In descending the Sind valley towards Kashmir, my route was the same by which I had travelled in April. The mountains on the left were extremely precipitous and heavily snowed, and in a ravine a little below Sonamarg a glacier descended almost to 9000 feet. The lower part of the valley was one sheet of cultivation, chiefly of rice, which was almost ripe. In the neighbourhood of Kashmir, where I arrived on the 5th of October, the season of vegetation was almost at an end; species of Nepeta, Eryngium, Daucus, Centaurea, Carpesium, and several Artemisiæ being the most remarkable of the herbaceous plants remaining. In the lake there were vast groves of Nelumbium leaves, but the flowers and fruit were both past; Salvinia was everywhere floating in great abundance; while the other aquatic plants were species of Bidens, Stachys, Mentha, Scutellaria, Hippuris, and Typha, all European or closely resembling European forms.

Besides rice, which constitutes the staple crop of the valley, the principal grains cultivated in autumn appeared to be different kinds of millet, and a good deal of maize; Indian species of Phaseolus also were common, now nearly ripe. The wheat and barley, which are much earlier, were already above ground. I saw a few fields of Sesamum (the Til of India), and in drier spots a good deal of cotton, which was being picked by hand, but appeared a poor stunted crop, much neglected.

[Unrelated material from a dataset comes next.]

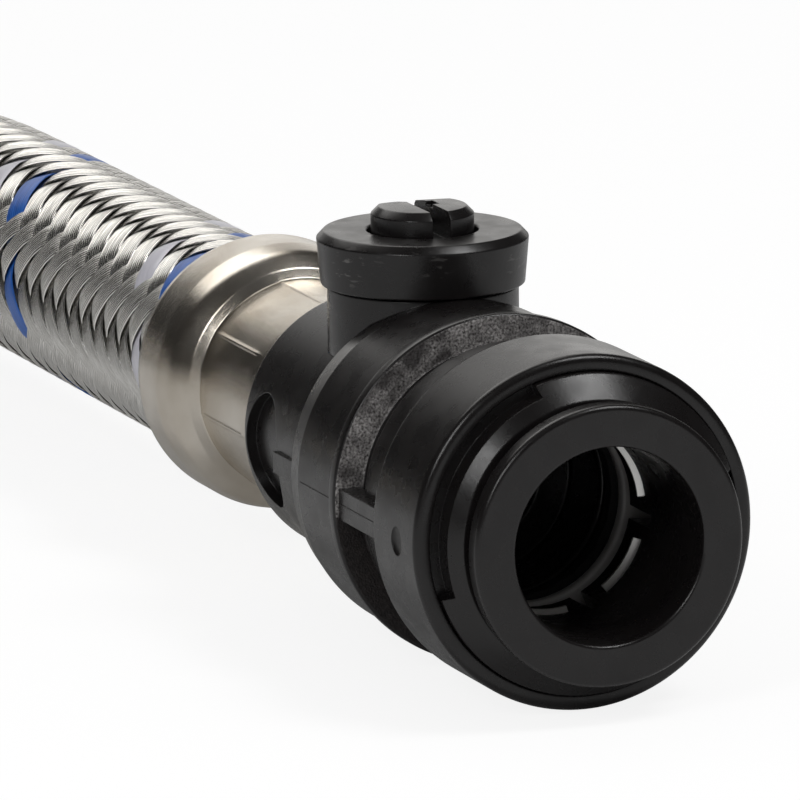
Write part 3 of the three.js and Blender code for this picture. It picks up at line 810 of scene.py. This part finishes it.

On the high platforms between Pampur and Avantipura the saffron was in flower, and its young leaves were just shooting up. This crop seems a very remunerative one to the Raja, who retains the monopoly in his own hands, compelling the cultivators to sell the produce to him at a fixed price. The bulbs are allowed to remain in the ground throughout the year, and continue in vigour for eight or ten years, after which the produce diminishes so much in quantity that the beds are broken up, and the bulbs separated and replanted. The flowers are picked towards the end of October, and carried into the town of Kashmir, where the stigmas are extracted.